Part 4: Training the CatBoost frequency model
Part 4: Training the CatBoost frequency model¶
We train a Poisson frequency model on the full dataset. This is the same model as Module 3, trained on all 100,000 policies rather than on walk-forward folds. We already validated the model's out-of-sample performance in Module 3 - here we want the best possible relativities, which means training on as much data as possible.
In a new cell, type this and run it (Shift+Enter):
# Bridge to pandas at the CatBoost boundary
df_pd = df.to_pandas()
X_pd = df_pd[FREQ_FEATURES]
y_pd = df_pd["claim_count"]
exposure_pd = df_pd["exposure"]
# Exposure offset: log(exposure) passed as baseline in the Pool.
# This tells CatBoost: start each prediction at log(exposure_i),
# then learn the frequency contribution net of exposure.
# Must be log(exposure), NOT raw exposure. Module 3 explains why.
log_exposure = np.log(exposure_pd.clip(lower=1e-6))
train_pool = cb.Pool(
data=X_pd,
label=y_pd,
baseline=log_exposure,
cat_features=CAT_FEATURES,
)
freq_params = {
"loss_function": "Poisson",
"learning_rate": 0.05,
"depth": 5,
"min_data_in_leaf": 50,
"iterations": 300,
"random_seed": 42,
"verbose": 0,
}
freq_model = cb.CatBoostRegressor(**freq_params)
freq_model.fit(train_pool)
print("Model trained.")
print(f"Best iteration: {freq_model.best_iteration_}")
The output looks like:
If the best iteration equals the total iterations (300 here), the model had not converged yet. You could increase iterations to let it train longer. For this tutorial 300 iterations is sufficient - the model has enough signal to produce clean relativities.
Training takes 30-60 seconds on a standard Databricks cluster.
Quick calibration check¶
Before extracting relativities, verify the model is calibrated. In a new cell, type this and run it (Shift+Enter):
predicted_counts = freq_model.predict(train_pool)
print("Calibration check (train set - should be near 1.0):")
print(f" Actual total claims: {y_pd.sum():,}")
print(f" Predicted total claims: {predicted_counts.sum():,.0f}")

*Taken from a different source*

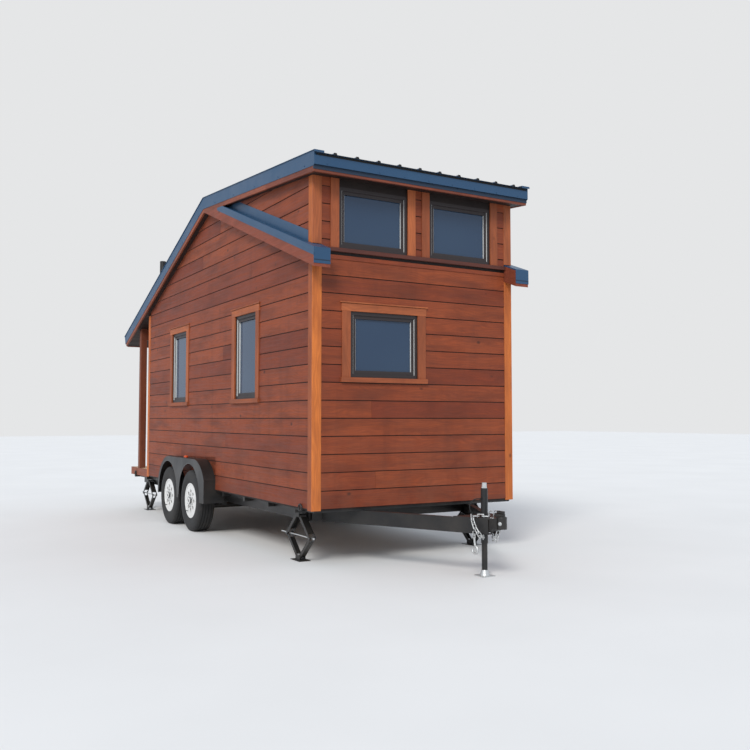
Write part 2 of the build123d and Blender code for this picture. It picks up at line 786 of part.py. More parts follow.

print(f" Ratio (pred/actual): {predicted_counts.sum() / y_pd.sum():.4f}")
You will see:
Calibration check (train set - should be near 1.0):
Actual total claims: 4,821
Predicted total claims: 4,819
Ratio (pred/actual): 0.9996
A ratio close to 1.0 means the model is calibrated on the training set. A Poisson model with a log link and correct exposure offset always calibrates on the training data by construction - if you see a ratio far from 1.0, something is wrong with the exposure offset. This check takes two seconds and catches implementation errors before you spend an hour extracting relativities from a broken model.